EXERCISE OBJECTIVE: Each line below is to be written out in full, exactly as shown.

DATASET RECORDS:
..............................

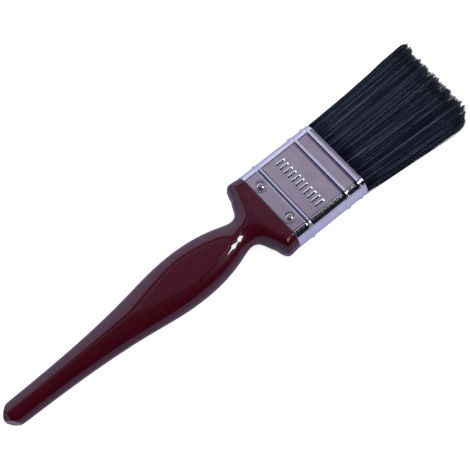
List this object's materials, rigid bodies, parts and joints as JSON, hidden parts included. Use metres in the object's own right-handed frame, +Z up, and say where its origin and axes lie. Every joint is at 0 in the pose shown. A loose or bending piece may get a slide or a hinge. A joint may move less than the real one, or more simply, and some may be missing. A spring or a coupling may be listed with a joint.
{
  "type": "flat paint brush",
  "caption": "Flat paint brush: slim lacquered wooden handle with a gabled tail, beaded steel ferrule and a flared bundle of dark synthetic filaments that flexes at the ferrule mouth.",
  "frame": {"origin": "middle of the length and width, on the plane that the lying brush rests on", "axes": "+X along the brush towards the filament tips, +Y across its width, +Z up out of the front face"},
  "size_m": [0.2222, 0.0448, 0.0137],
  "materials": {
    "lacquered_wood": "gloss",
    "nickel_steel": "polished",
    "nail_steel": "gloss",
    "plain_wood": "matte",
    "epoxy_resin": "gloss",
    "filament": "satin"
  },
  "bodies": {
    "brush": {"handle": "lacquered_wood", "ferrule": "nickel_steel", "nail_front_left": "nail_steel", "nail_front_right": "nail_steel", "nail_back_left": "nail_steel", "nail_back_right": "nail_steel", "spacer_plug": "plain_wood", "epoxy_setting": "epoxy_resin", "filament_root_front": "filament", "filament_root_back": "filament"},
    "free_filaments": {"filaments_front": "filament", "filaments_back": "filament"}
  },
  "joints": [
    {"name": "bristle_flex", "type": "hinge", "parent": "brush", "child": "free_filaments", "pos_m": [0.0572, 0, 0.00685], "axis": [0, 1, 0], "range_deg": [-30, 30], "stiffness_Nm_per_rad": 0.3}
  ]
}
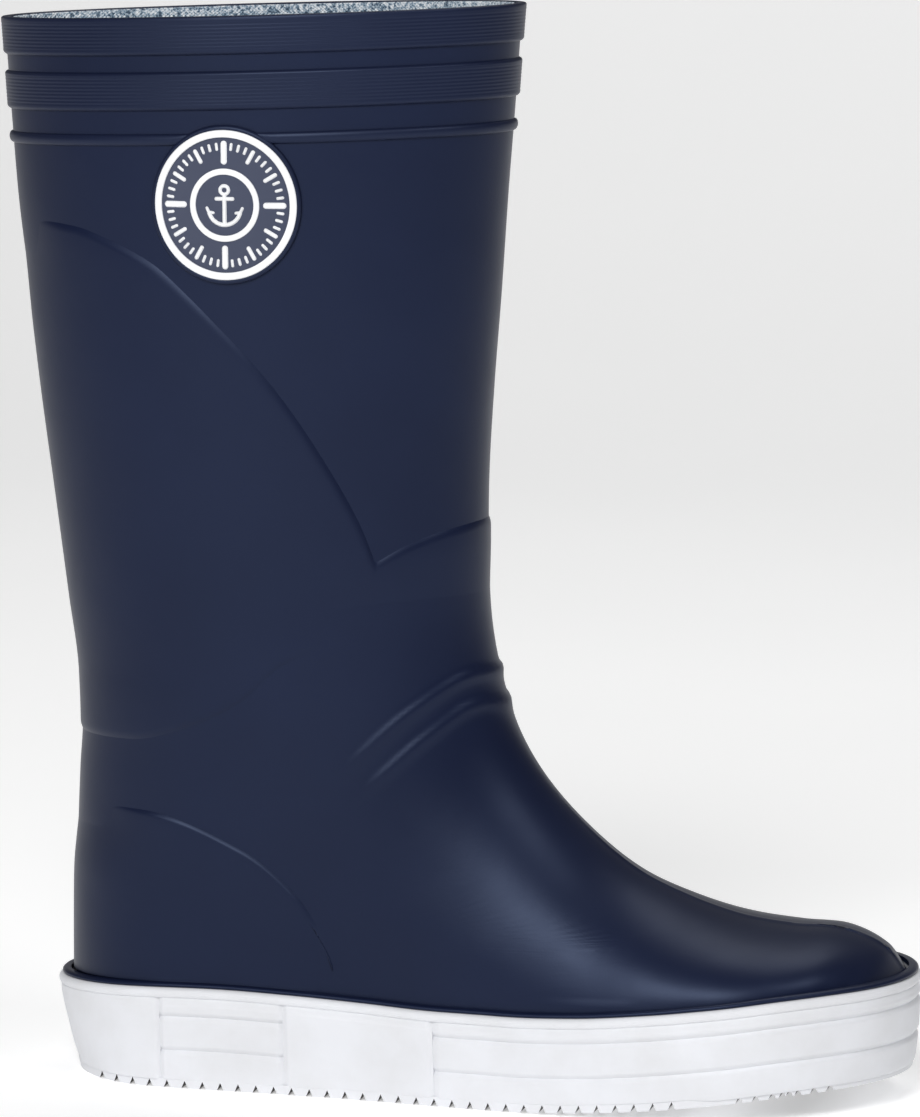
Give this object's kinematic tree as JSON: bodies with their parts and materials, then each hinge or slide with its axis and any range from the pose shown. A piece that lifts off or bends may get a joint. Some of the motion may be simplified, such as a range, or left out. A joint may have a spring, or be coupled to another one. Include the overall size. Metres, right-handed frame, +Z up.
{
  "type": "deck boot",
  "caption": "Pull-on deck boot for the right foot: moulded navy upper with ribbed cuff, round badge and knit lining on a white siped cup sole; bends at the ankle",
  "frame": {"origin": "middle of the boot's bounding box in plan, on the ground under the tread", "axes": "+X from heel to toe, +Y from the outer side to the inner side of the foot, +Z up along the leg"},
  "size_m": [0.303, 0.103, 0.3533],
  "materials": {
    "navy_pvc": "satin moulded navy PVC",
    "white_rubber": "matt white rubber",
    "tread_rubber": "matt white rubber, siped",
    "core_rubber": "plain white rubber",
    "melange_knit": "pale blue and white melange knit",
    "fibre_board": "pressed fibre board",
    "foam": "soft foam",
    "footbed_fabric": "brushed knit",
    "badge_field": "dark navy moulded badge field",
    "badge_white": "white moulded relief"
  },
  "bodies": {
    "foot": {"outsole_tread": "tread_rubber", "sole_core": "core_rubber", "foxing_heel": "white_rubber", "foxing_ribbed_outer": "white_rubber", "foxing_ribbed_inner": "white_rubber", "foxing_side_outer": "white_rubber", "foxing_side_inner": "white_rubber", "foxing_toe": "white_rubber", "foxing_bead": "white_rubber", "upper_flange": "navy_pvc", "foot_shell": "navy_pvc", "heel_counter": "navy_pvc", "ankle_shell": "navy_pvc", "ankle_lining": "melange_knit", "foot_lining": "melange_knit", "insole_board": "fibre_board", "footbed_foam": "foam", "footbed_cover": "footbed_fabric"},
    "leg": {"leg_shell": "navy_pvc", "leg_lining": "melange_knit", "leg_panel": "navy_pvc", "cuff_band_top": "navy_pvc", "cuff_band_lower": "navy_pvc", "cuff_bead": "navy_pvc", "badge_disc": "badge_field", "badge_ring": "badge_white", "badge_inner_ring": "badge_white", "badge_motif": "badge_white"}
  },
  "joints": [
    {"name": "ankle_flex", "type": "hinge", "parent": "foot", "child": "leg", "pos_m": [-0.0598, 0.00032, 0.1115], "axis": [0, 1, 0], "range_deg": [-8, 15], "stiffness_Nm_per_rad": 6, "deforming": ["ankle_shell", "ankle_lining"]}
  ]
}
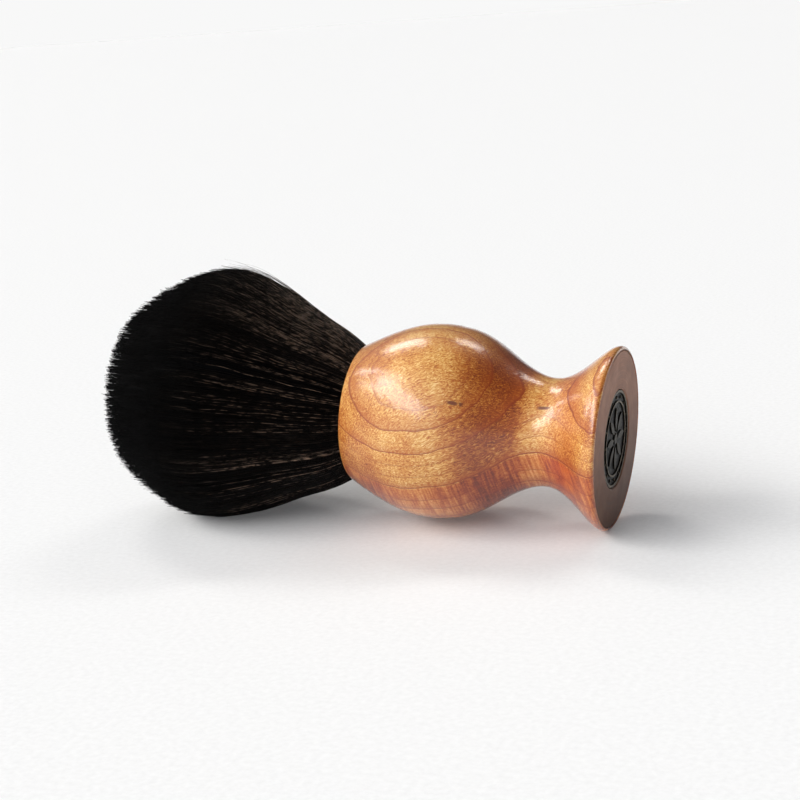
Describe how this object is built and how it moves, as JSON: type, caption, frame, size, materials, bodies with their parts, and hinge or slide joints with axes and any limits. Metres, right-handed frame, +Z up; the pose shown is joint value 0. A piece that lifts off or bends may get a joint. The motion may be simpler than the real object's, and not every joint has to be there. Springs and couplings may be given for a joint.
{
  "type": "shaving brush",
  "caption": "Shaving brush with a turned, waisted wooden handle, an inlaid foot disc with a medallion, and a domed black bristle knot that bends.",
  "frame": {"origin": "on the surface the brush lies on, under the middle of its length", "axes": "+X towards the foot of the handle, +Z up from the surface, so the brush lies on its foot rim and on the side of its bristles"},
  "size_m": [0.109, 0.0548, 0.0522],
  "materials": {
    "maple": "clear gloss lacquer over curly maple",
    "foot_disc": "satin brown anodised, fine turning lines",
    "medallion": "antiqued dark with rubbed raised work",
    "adhesive": "cured adhesive",
    "plug_resin": "cast resin",
    "thread": "waxed thread",
    "bristles": "fine black bristles with brown-grey glints"
  },
  "bodies": {
    "handle": {"handle": "maple", "foot_disc": "foot_disc", "foot_disc_adhesive": "adhesive", "medallion": "medallion", "medallion_adhesive": "adhesive", "knot_adhesive": "adhesive", "knot_plug": "plug_resin", "binding_thread": "thread", "bristle_root": "bristles", "bristle_neck": "bristles"},
    "bristle_middle": {"bristle_middle": "bristles"},
    "bristle_head": {"bristle_head": "bristles"}
  },
  "joints": [
    {"name": "bristle_sweep", "type": "hinge", "parent": "handle", "child": "bristle_middle", "pos_m": [-0.00873, 0, 0.02309], "axis": [0, 0, 1], "range_deg": [-25, 25], "stiffness_Nm_per_rad": 0.17, "deforming": ["bristle_neck"]},
    {"name": "bristle_lift", "type": "hinge", "parent": "bristle_middle", "child": "bristle_head", "pos_m": [-0.02668, 0, 0.0245], "axis": [0, 1, 0], "range_deg": [0, 25], "stiffness_Nm_per_rad": 0.17, "springref_deg": -5.73, "deforming": ["bristle_middle"]}
  ]
}
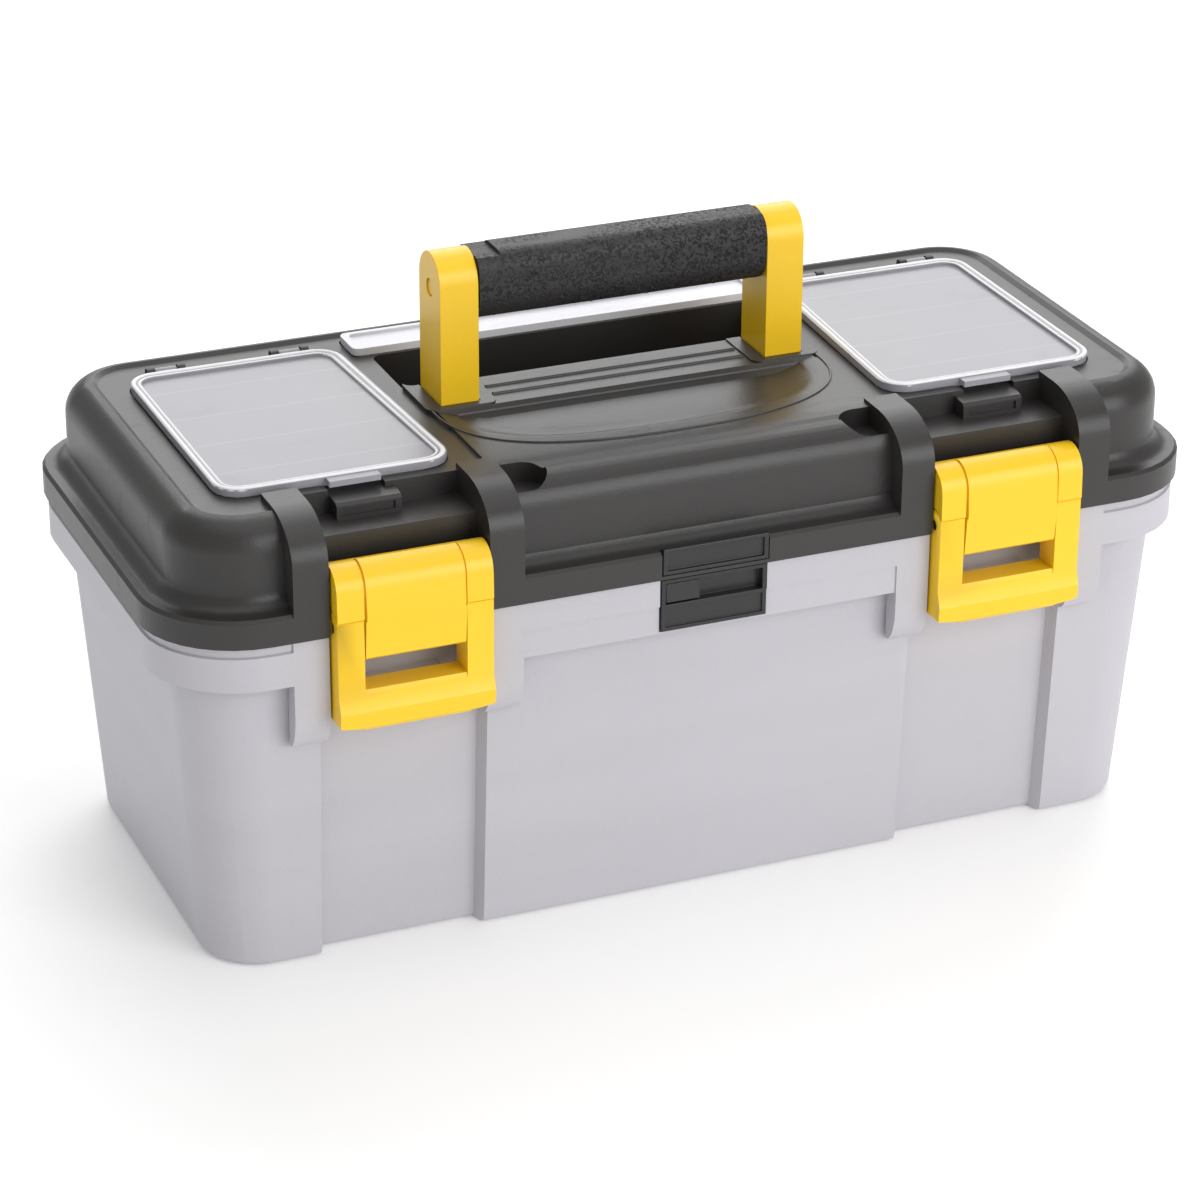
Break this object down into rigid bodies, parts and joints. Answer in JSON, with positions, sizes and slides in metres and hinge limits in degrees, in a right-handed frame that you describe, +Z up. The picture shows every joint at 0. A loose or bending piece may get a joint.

..............................

SOLUTION FOR THIS PROBLEM:
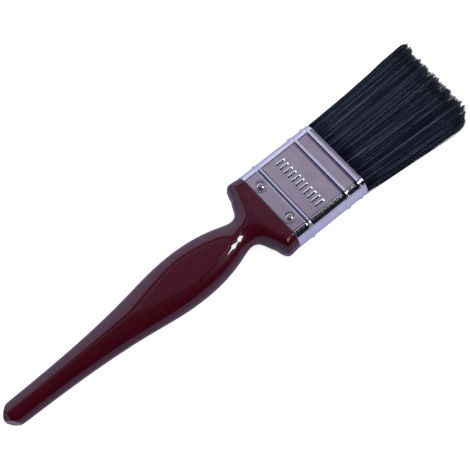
List this object's materials, rigid bodies, parts and joints as JSON, hidden parts included. Use metres in the object's own right-handed frame, +Z up, and say where its origin and axes lie. Every joint is at 0 in the pose shown. A loose or bending piece may get a slide or a hinge. A joint may move less than the real one, or more simply, and some may be missing. A spring or a coupling may be listed with a joint.
{
  "type": "flat paint brush",
  "caption": "Flat paint brush: slim lacquered wooden handle with a gabled tail, beaded steel ferrule and a flared bundle of dark synthetic filaments that flexes at the ferrule mouth.",
  "frame": {"origin": "middle of the length and width, on the plane that the lying brush rests on", "axes": "+X along the brush towards the filament tips, +Y across its width, +Z up out of the front face"},
  "size_m": [0.2222, 0.0448, 0.0137],
  "materials": {
    "lacquered_wood": "gloss",
    "nickel_steel": "polished",
    "nail_steel": "gloss",
    "plain_wood": "matte",
    "epoxy_resin": "gloss",
    "filament": "satin"
  },
  "bodies": {
    "brush": {"handle": "lacquered_wood", "ferrule": "nickel_steel", "nail_front_left": "nail_steel", "nail_front_right": "nail_steel", "nail_back_left": "nail_steel", "nail_back_right": "nail_steel", "spacer_plug": "plain_wood", "epoxy_setting": "epoxy_resin", "filament_root_front": "filament", "filament_root_back": "filament"},
    "free_filaments": {"filaments_front": "filament", "filaments_back": "filament"}
  },
  "joints": [
    {"name": "bristle_flex", "type": "hinge", "parent": "brush", "child": "free_filaments", "pos_m": [0.0572, 0, 0.00685], "axis": [0, 1, 0], "range_deg": [-30, 30], "stiffness_Nm_per_rad": 0.3}
  ]
}
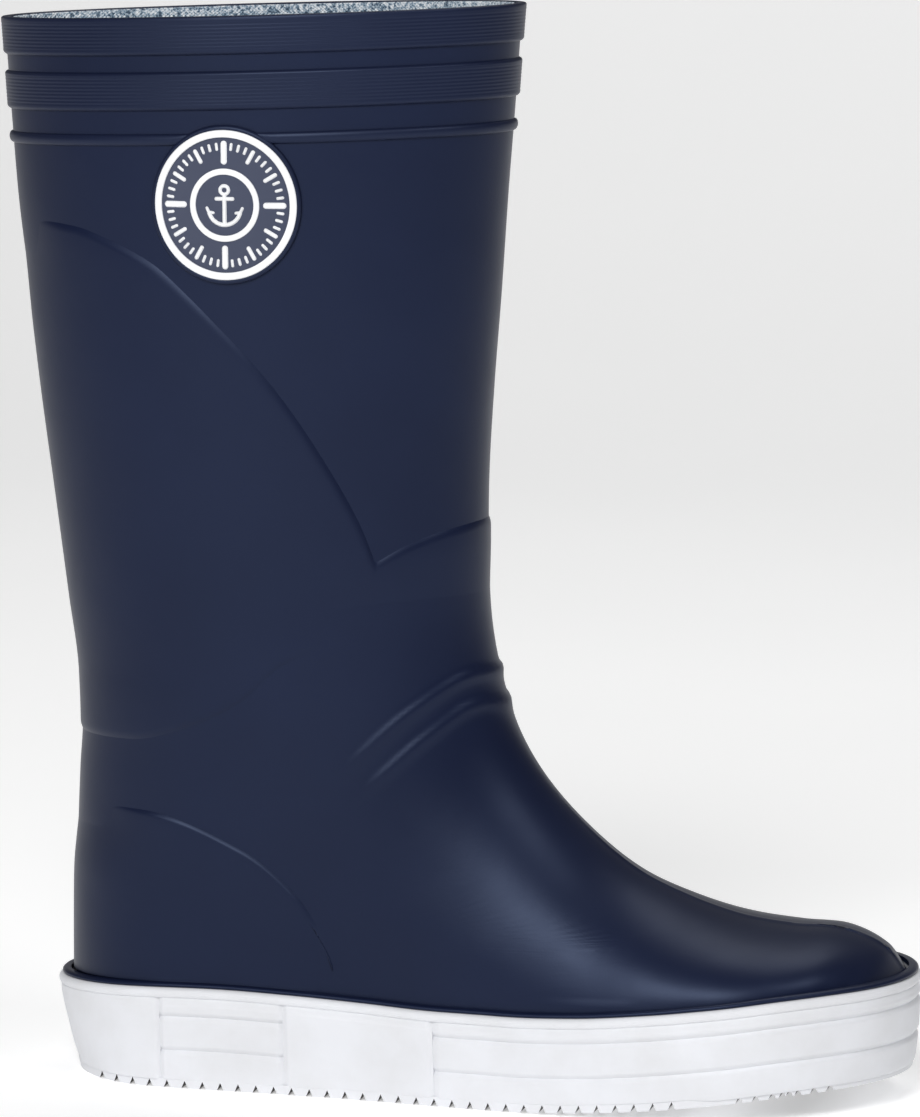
Give this object's kinematic tree as JSON: bodies with their parts and materials, then each hinge or slide with its axis and any range from the pose shown. A piece that lifts off or bends may get a joint. Some of the motion may be simplified, such as a range, or left out. A joint may have a spring, or be coupled to another one. Include the overall size. Metres, right-handed frame, +Z up.
{
  "type": "deck boot",
  "caption": "Pull-on deck boot for the right foot: moulded navy upper with ribbed cuff, round badge and knit lining on a white siped cup sole; bends at the ankle",
  "frame": {"origin": "middle of the boot's bounding box in plan, on the ground under the tread", "axes": "+X from heel to toe, +Y from the outer side to the inner side of the foot, +Z up along the leg"},
  "size_m": [0.303, 0.103, 0.3533],
  "materials": {
    "navy_pvc": "satin moulded navy PVC",
    "white_rubber": "matt white rubber",
    "tread_rubber": "matt white rubber, siped",
    "core_rubber": "plain white rubber",
    "melange_knit": "pale blue and white melange knit",
    "fibre_board": "pressed fibre board",
    "foam": "soft foam",
    "footbed_fabric": "brushed knit",
    "badge_field": "dark navy moulded badge field",
    "badge_white": "white moulded relief"
  },
  "bodies": {
    "foot": {"outsole_tread": "tread_rubber", "sole_core": "core_rubber", "foxing_heel": "white_rubber", "foxing_ribbed_outer": "white_rubber", "foxing_ribbed_inner": "white_rubber", "foxing_side_outer": "white_rubber", "foxing_side_inner": "white_rubber", "foxing_toe": "white_rubber", "foxing_bead": "white_rubber", "upper_flange": "navy_pvc", "foot_shell": "navy_pvc", "heel_counter": "navy_pvc", "ankle_shell": "navy_pvc", "ankle_lining": "melange_knit", "foot_lining": "melange_knit", "insole_board": "fibre_board", "footbed_foam": "foam", "footbed_cover": "footbed_fabric"},
    "leg": {"leg_shell": "navy_pvc", "leg_lining": "melange_knit", "leg_panel": "navy_pvc", "cuff_band_top": "navy_pvc", "cuff_band_lower": "navy_pvc", "cuff_bead": "navy_pvc", "badge_disc": "badge_field", "badge_ring": "badge_white", "badge_inner_ring": "badge_white", "badge_motif": "badge_white"}
  },
  "joints": [
    {"name": "ankle_flex", "type": "hinge", "parent": "foot", "child": "leg", "pos_m": [-0.0598, 0.00032, 0.1115], "axis": [0, 1, 0], "range_deg": [-8, 15], "stiffness_Nm_per_rad": 6, "deforming": ["ankle_shell", "ankle_lining"]}
  ]
}
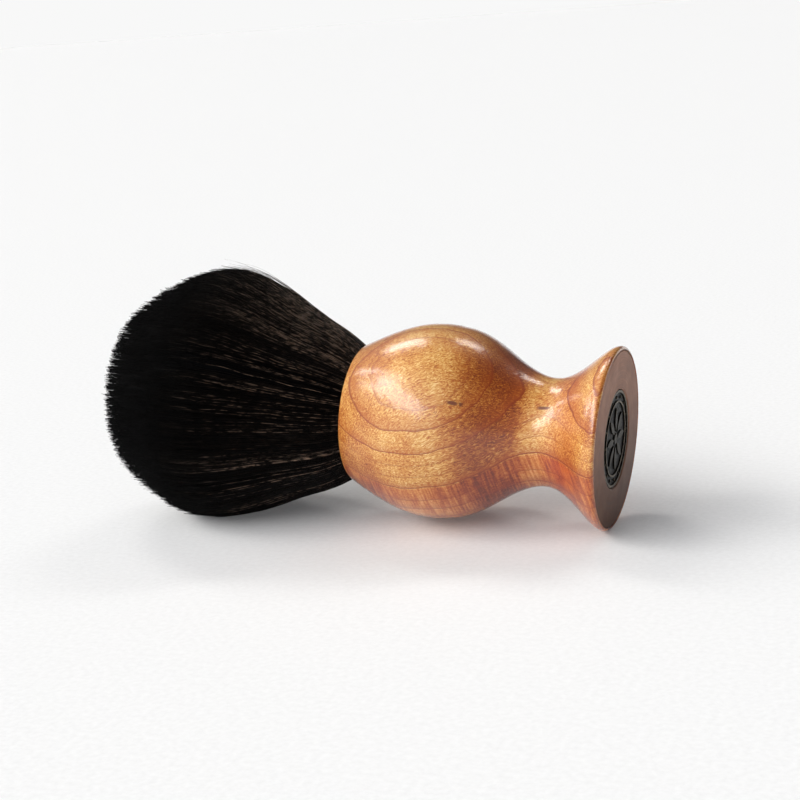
Describe how this object is built and how it moves, as JSON: type, caption, frame, size, materials, bodies with their parts, and hinge or slide joints with axes and any limits. Metres, right-handed frame, +Z up; the pose shown is joint value 0. A piece that lifts off or bends may get a joint. The motion may be simpler than the real object's, and not every joint has to be there. Springs and couplings may be given for a joint.
{
  "type": "shaving brush",
  "caption": "Shaving brush with a turned, waisted wooden handle, an inlaid foot disc with a medallion, and a domed black bristle knot that bends.",
  "frame": {"origin": "on the surface the brush lies on, under the middle of its length", "axes": "+X towards the foot of the handle, +Z up from the surface, so the brush lies on its foot rim and on the side of its bristles"},
  "size_m": [0.109, 0.0548, 0.0522],
  "materials": {
    "maple": "clear gloss lacquer over curly maple",
    "foot_disc": "satin brown anodised, fine turning lines",
    "medallion": "antiqued dark with rubbed raised work",
    "adhesive": "cured adhesive",
    "plug_resin": "cast resin",
    "thread": "waxed thread",
    "bristles": "fine black bristles with brown-grey glints"
  },
  "bodies": {
    "handle": {"handle": "maple", "foot_disc": "foot_disc", "foot_disc_adhesive": "adhesive", "medallion": "medallion", "medallion_adhesive": "adhesive", "knot_adhesive": "adhesive", "knot_plug": "plug_resin", "binding_thread": "thread", "bristle_root": "bristles", "bristle_neck": "bristles"},
    "bristle_middle": {"bristle_middle": "bristles"},
    "bristle_head": {"bristle_head": "bristles"}
  },
  "joints": [
    {"name": "bristle_sweep", "type": "hinge", "parent": "handle", "child": "bristle_middle", "pos_m": [-0.00873, 0, 0.02309], "axis": [0, 0, 1], "range_deg": [-25, 25], "stiffness_Nm_per_rad": 0.17, "deforming": ["bristle_neck"]},
    {"name": "bristle_lift", "type": "hinge", "parent": "bristle_middle", "child": "bristle_head", "pos_m": [-0.02668, 0, 0.0245], "axis": [0, 1, 0], "range_deg": [0, 25], "stiffness_Nm_per_rad": 0.17, "springref_deg": -5.73, "deforming": ["bristle_middle"]}
  ]
}
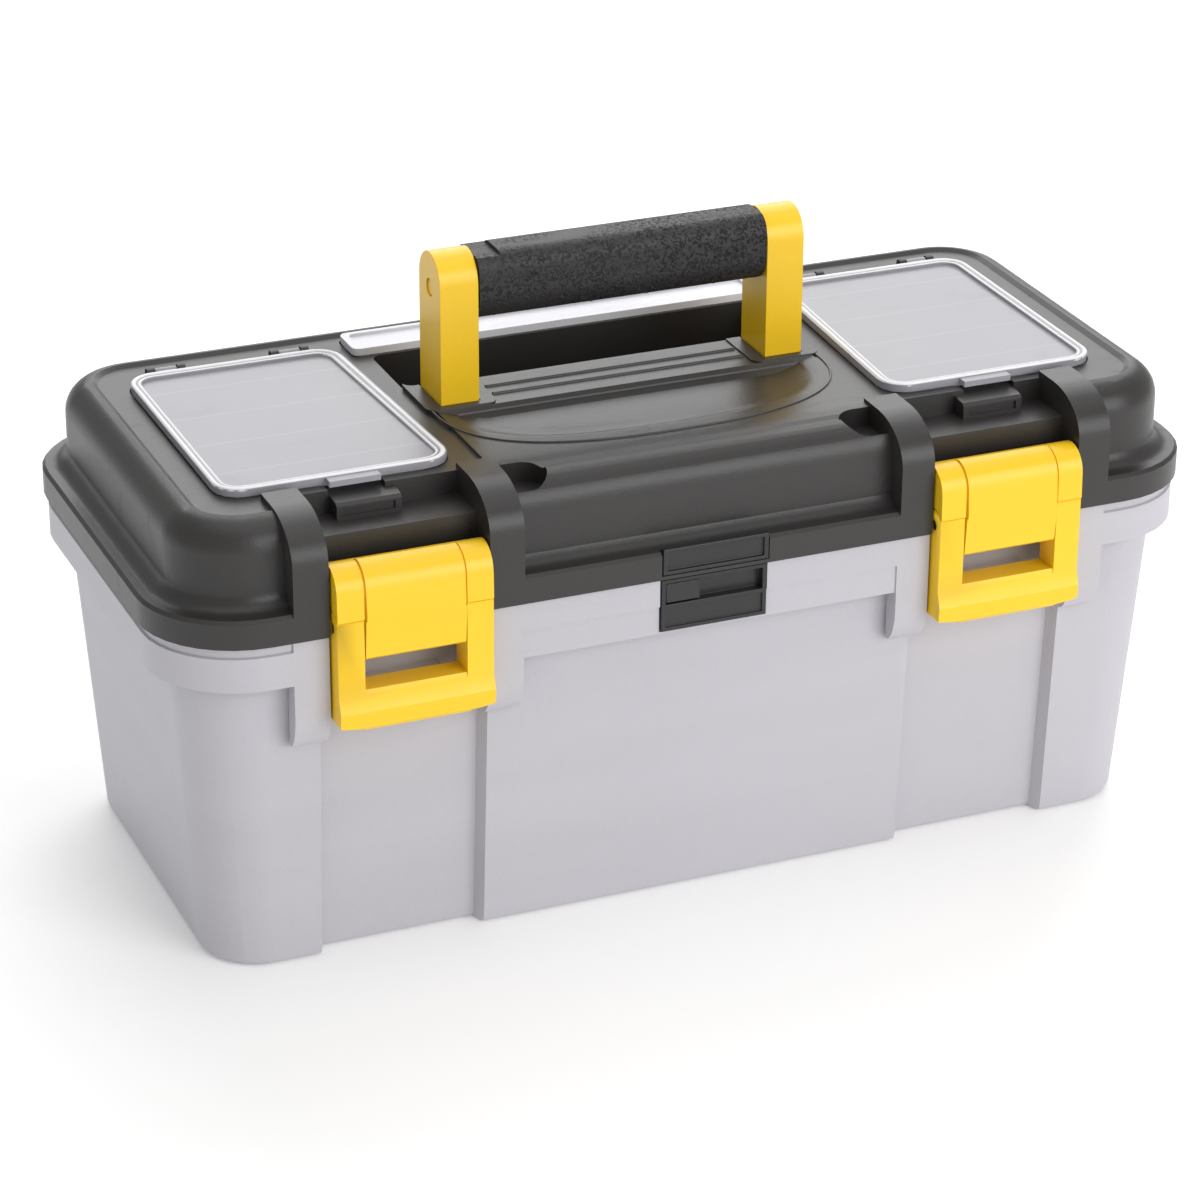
Break this object down into rigid bodies, parts and joints. Answer in JSON, with positions, sizes and slides in metres and hinge limits in degrees, in a right-handed frame that you describe, +Z up. The picture shows every joint at 0. A loose or bending piece may get a joint.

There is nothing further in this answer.